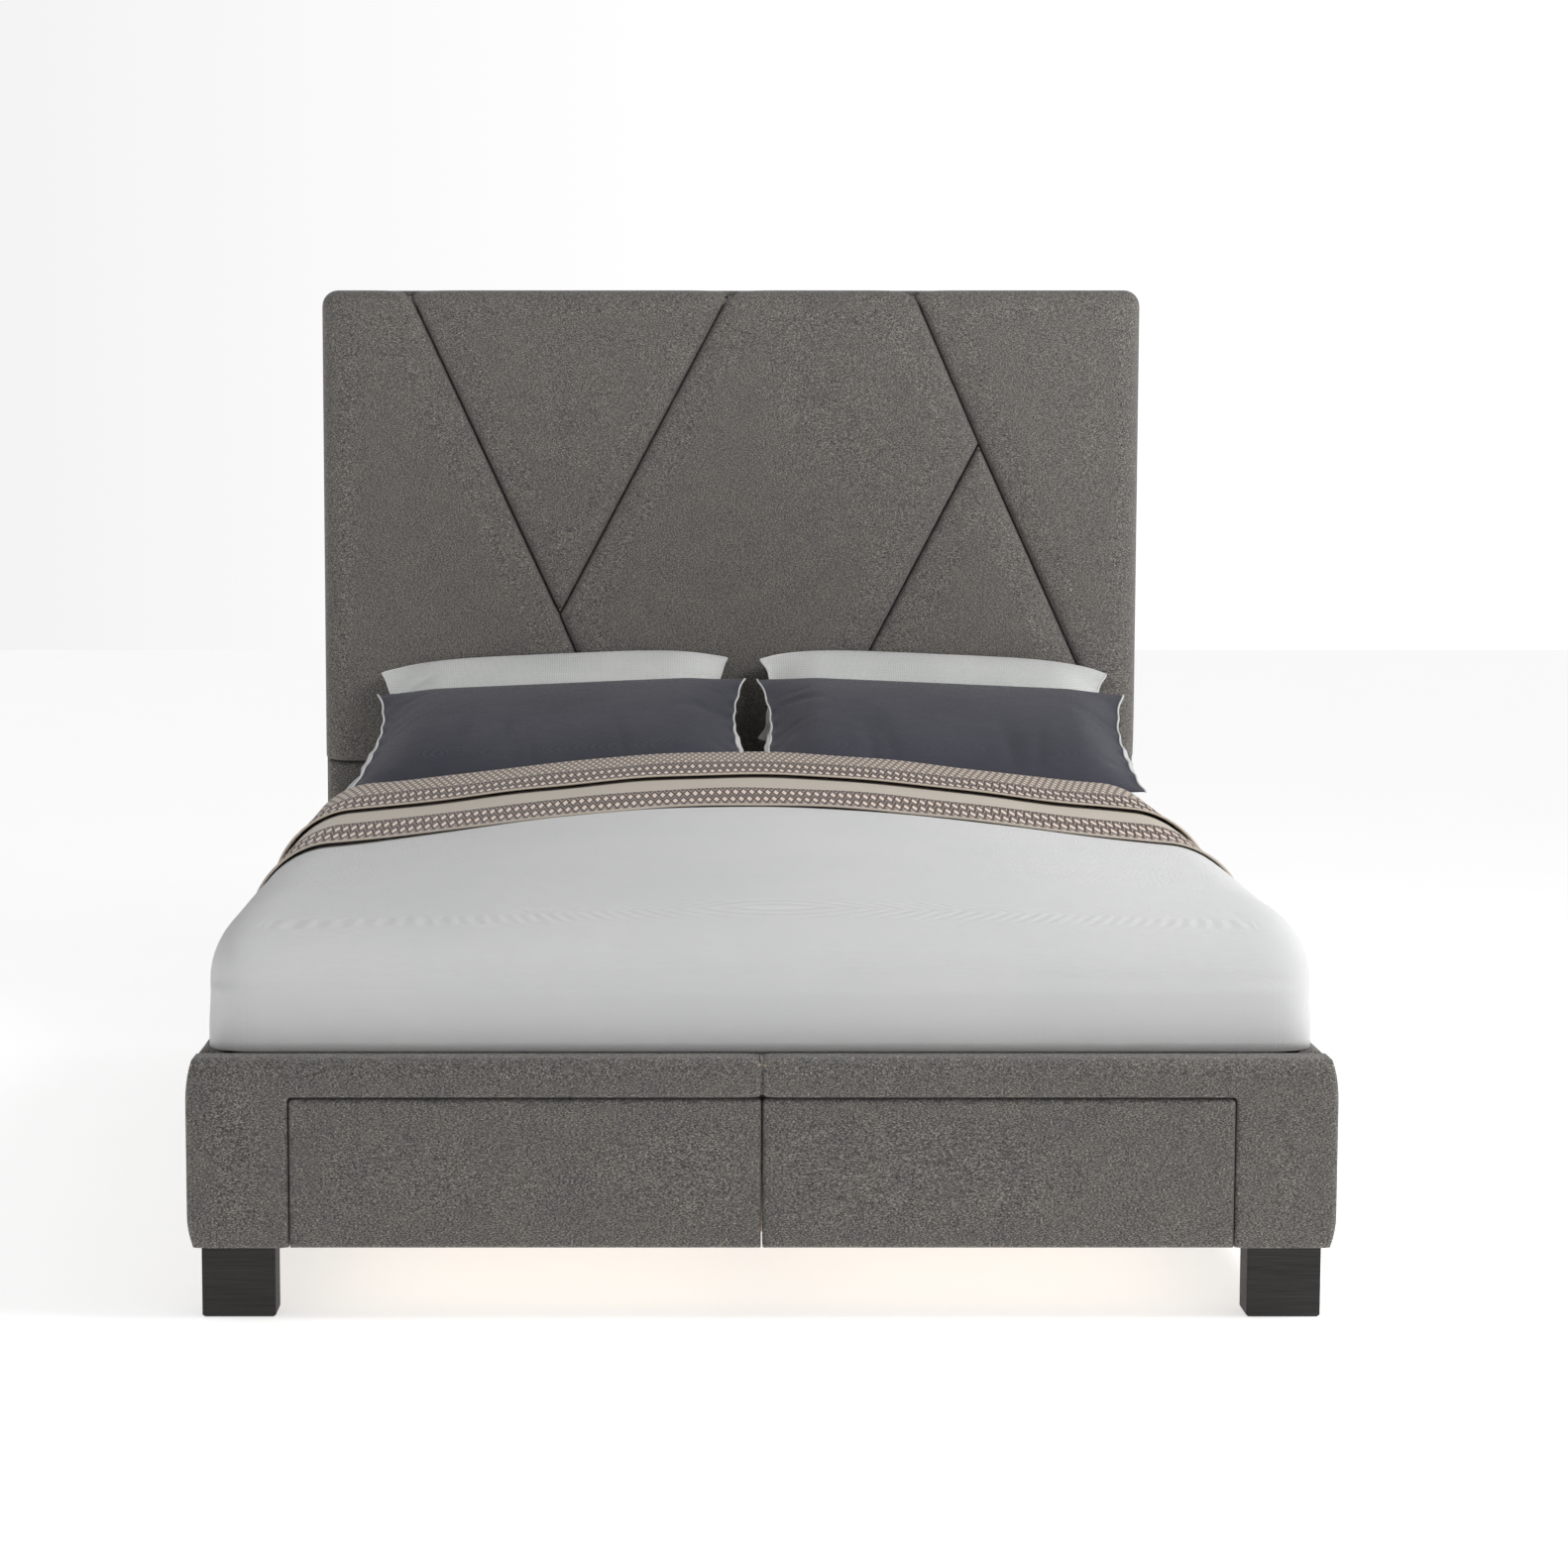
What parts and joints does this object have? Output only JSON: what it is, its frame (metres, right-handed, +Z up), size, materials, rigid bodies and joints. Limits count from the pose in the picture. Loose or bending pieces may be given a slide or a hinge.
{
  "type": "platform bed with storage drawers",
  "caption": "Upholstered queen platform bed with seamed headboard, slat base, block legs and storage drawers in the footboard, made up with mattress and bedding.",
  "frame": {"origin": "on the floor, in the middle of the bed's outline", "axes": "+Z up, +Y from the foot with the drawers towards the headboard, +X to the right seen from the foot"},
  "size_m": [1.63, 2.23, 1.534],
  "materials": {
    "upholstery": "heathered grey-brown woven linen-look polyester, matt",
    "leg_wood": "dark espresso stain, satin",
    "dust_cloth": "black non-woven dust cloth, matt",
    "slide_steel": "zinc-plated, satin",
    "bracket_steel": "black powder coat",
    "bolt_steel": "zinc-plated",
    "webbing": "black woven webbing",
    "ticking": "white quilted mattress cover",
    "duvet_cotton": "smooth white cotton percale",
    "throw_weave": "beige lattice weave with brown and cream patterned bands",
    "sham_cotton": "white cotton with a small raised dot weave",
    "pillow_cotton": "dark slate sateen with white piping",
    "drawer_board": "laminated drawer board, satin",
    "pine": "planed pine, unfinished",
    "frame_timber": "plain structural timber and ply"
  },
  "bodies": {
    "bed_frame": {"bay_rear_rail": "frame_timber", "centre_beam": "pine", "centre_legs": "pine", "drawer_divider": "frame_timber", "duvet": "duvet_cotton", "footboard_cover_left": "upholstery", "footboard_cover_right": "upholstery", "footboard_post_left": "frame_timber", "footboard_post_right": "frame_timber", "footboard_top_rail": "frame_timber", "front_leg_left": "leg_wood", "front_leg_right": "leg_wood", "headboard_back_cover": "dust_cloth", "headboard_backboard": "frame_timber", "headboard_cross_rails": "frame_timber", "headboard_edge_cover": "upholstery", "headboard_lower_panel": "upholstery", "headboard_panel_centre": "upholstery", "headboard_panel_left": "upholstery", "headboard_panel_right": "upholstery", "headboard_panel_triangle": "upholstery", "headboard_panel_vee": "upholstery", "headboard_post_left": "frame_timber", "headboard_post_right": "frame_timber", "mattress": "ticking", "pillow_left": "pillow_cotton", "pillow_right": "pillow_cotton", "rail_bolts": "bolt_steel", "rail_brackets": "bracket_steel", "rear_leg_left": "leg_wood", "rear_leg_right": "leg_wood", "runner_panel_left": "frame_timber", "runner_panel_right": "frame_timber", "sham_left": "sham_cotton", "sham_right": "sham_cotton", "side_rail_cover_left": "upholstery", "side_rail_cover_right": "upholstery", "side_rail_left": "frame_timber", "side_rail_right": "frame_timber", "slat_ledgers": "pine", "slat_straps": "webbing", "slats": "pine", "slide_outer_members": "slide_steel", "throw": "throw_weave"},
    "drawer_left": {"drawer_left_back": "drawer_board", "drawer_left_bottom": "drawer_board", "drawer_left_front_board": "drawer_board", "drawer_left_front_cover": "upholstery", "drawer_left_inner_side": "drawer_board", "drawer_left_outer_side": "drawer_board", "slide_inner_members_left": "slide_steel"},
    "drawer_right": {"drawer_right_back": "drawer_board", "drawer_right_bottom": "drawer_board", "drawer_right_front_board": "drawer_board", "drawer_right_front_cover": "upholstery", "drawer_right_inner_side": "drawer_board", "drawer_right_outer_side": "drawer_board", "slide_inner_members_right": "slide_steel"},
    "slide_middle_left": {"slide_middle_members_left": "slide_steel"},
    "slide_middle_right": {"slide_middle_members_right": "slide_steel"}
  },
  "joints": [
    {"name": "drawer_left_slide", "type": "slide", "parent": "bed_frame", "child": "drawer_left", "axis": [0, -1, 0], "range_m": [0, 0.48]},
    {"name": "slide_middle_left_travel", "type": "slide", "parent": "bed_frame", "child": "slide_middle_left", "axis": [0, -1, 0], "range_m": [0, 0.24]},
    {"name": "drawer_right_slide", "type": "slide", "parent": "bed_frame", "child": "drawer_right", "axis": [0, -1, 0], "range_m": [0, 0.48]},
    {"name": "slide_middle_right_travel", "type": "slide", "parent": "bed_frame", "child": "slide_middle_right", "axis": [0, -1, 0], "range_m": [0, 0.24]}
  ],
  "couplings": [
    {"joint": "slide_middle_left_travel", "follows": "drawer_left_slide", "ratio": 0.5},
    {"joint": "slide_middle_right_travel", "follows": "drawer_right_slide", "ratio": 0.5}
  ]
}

==

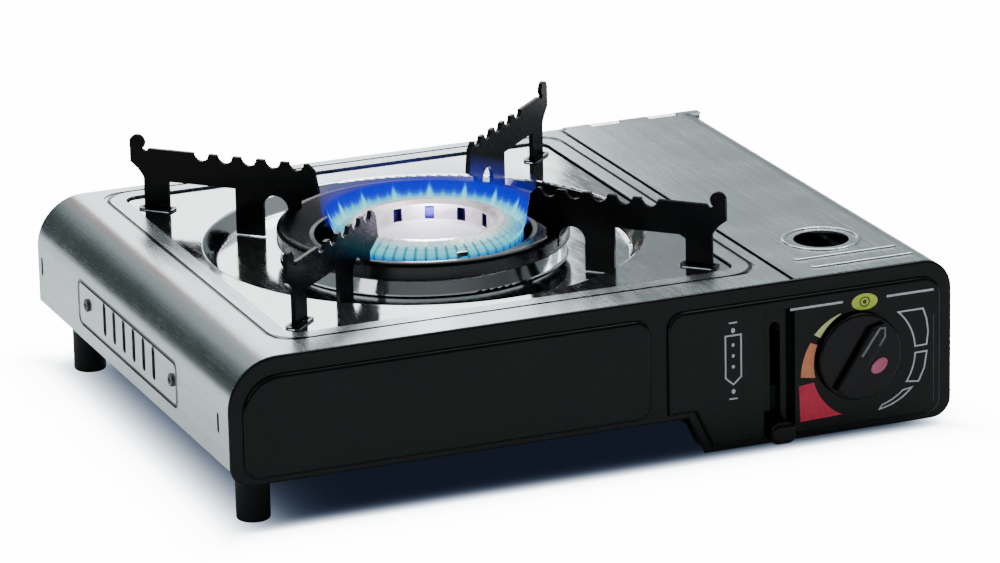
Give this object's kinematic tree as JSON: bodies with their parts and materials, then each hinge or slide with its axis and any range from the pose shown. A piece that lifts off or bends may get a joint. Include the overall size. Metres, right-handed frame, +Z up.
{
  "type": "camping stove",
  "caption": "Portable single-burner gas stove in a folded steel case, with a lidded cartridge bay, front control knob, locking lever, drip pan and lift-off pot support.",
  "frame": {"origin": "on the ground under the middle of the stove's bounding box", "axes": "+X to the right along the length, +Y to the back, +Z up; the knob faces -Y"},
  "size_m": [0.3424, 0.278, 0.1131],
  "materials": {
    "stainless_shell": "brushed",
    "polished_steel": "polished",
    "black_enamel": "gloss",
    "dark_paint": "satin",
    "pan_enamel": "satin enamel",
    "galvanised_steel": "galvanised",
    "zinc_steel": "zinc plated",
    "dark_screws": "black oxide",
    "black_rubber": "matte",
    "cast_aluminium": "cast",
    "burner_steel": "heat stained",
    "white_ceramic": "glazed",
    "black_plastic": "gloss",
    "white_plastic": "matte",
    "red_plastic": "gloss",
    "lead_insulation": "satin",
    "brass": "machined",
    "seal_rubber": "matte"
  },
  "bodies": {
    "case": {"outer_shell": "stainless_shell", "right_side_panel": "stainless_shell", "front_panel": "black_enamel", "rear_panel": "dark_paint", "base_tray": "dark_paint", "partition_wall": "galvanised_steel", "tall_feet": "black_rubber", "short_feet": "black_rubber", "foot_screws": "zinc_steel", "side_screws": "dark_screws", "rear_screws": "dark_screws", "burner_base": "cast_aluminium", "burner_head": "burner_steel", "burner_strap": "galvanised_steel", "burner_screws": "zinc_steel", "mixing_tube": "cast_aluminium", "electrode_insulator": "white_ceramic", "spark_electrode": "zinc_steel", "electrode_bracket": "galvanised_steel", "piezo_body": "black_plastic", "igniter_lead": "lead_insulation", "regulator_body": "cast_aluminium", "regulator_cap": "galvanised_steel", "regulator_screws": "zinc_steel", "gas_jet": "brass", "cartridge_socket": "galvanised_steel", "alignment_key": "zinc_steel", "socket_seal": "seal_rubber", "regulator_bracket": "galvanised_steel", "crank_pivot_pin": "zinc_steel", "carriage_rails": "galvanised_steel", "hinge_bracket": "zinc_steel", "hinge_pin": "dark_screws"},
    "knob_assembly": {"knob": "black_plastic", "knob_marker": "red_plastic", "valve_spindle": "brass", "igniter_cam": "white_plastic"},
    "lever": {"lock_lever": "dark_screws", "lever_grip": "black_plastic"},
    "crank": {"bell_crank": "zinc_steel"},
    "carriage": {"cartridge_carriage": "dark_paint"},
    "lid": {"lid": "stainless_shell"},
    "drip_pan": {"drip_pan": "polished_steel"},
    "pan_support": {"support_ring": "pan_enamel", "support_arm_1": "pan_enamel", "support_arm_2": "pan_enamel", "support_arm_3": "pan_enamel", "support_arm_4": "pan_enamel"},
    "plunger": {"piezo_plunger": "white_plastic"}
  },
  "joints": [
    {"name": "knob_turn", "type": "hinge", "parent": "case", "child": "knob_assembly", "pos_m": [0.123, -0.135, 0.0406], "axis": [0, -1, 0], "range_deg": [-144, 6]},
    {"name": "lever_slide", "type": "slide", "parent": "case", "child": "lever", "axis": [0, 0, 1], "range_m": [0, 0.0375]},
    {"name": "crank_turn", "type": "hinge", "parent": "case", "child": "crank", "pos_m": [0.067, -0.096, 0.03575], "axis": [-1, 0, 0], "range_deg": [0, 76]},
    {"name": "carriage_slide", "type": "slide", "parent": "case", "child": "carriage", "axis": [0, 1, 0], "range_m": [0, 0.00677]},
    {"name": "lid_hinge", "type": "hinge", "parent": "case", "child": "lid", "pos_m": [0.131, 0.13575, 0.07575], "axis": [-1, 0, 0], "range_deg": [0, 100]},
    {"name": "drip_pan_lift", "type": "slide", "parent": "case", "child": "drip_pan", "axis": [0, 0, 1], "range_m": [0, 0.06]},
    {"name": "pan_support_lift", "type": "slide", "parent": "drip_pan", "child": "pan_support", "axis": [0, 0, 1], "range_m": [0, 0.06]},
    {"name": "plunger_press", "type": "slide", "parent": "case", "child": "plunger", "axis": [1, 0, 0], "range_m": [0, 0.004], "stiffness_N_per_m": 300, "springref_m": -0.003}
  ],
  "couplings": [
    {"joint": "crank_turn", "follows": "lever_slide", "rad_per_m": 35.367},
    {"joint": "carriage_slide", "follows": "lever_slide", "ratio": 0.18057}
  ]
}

==

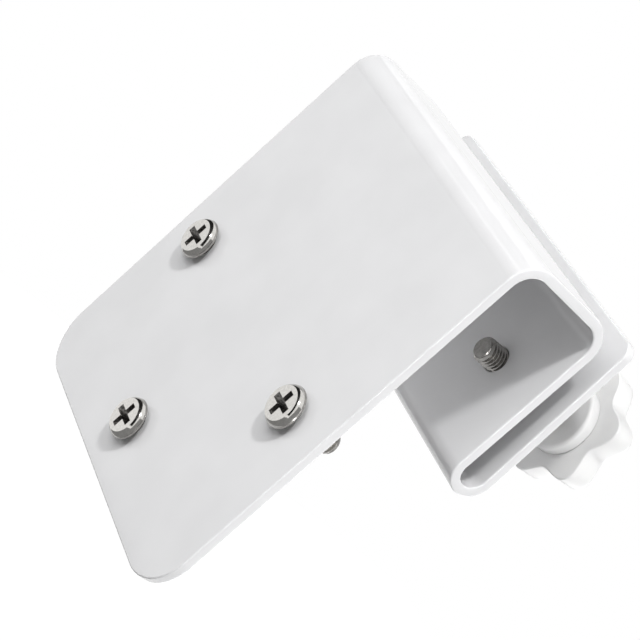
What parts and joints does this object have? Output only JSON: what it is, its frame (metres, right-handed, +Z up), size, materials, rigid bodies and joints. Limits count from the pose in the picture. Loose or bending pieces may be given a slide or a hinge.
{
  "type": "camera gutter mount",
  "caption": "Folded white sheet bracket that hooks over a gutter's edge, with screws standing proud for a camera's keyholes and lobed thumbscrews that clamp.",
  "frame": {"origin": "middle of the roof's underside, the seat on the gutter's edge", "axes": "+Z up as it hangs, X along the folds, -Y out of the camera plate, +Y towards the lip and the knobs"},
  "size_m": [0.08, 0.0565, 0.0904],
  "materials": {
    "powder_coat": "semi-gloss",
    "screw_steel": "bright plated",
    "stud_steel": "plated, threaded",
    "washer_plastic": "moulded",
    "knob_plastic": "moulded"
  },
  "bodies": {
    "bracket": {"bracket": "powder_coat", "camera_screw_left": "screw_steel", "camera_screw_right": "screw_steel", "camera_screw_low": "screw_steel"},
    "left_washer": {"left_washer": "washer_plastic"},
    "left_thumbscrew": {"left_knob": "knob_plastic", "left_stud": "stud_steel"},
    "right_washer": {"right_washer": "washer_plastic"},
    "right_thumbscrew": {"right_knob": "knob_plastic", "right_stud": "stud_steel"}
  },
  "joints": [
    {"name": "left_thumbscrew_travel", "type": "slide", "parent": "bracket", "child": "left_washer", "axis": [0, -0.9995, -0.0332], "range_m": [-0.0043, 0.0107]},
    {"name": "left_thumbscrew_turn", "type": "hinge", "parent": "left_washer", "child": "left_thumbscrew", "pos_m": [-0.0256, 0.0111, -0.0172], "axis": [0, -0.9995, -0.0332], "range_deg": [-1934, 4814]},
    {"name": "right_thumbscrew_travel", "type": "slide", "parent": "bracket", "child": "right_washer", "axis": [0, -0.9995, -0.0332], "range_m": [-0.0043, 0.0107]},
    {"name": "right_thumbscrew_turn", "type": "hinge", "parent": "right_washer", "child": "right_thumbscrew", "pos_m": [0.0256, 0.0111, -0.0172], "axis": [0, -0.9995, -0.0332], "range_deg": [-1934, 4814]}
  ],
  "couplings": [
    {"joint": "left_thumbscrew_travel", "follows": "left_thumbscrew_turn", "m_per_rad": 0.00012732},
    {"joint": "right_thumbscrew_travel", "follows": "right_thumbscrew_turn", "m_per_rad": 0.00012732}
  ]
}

### EXERCISE AIM
Locate the word "with" in the entries, and copy every line where it is found.

### ANSWER TO THIS TASK
  "type": "platform bed with storage drawers",
  "caption": "Upholstered queen platform bed with seamed headboard, slat base, block legs and storage drawers in the footboard, made up with mattress and bedding.",
  "frame": {"origin": "on the floor, in the middle of the bed's outline", "axes": "+Z up, +Y from the foot with the drawers towards the headboard, +X to the right seen from the foot"},
    "throw_weave": "beige lattice weave with brown and cream patterned bands",
    "sham_cotton": "white cotton with a small raised dot weave",
    "pillow_cotton": "dark slate sateen with white piping",
Give this object's kinematic tree as JSON: bodies with their parts and materials, then each hinge or slide with its axis and any range from the pose shown. A piece that lifts off or bends may get a joint. Include the overall size. Metres, right-handed frame, +Z up.
  "caption": "Portable single-burner gas stove in a folded steel case, with a lidded cartridge bay, front control knob, locking lever, drip pan and lift-off pot support.",
  "caption": "Folded white sheet bracket that hooks over a gutter's edge, with screws standing proud for a camera's keyholes and lobed thumbscrews that clamp.",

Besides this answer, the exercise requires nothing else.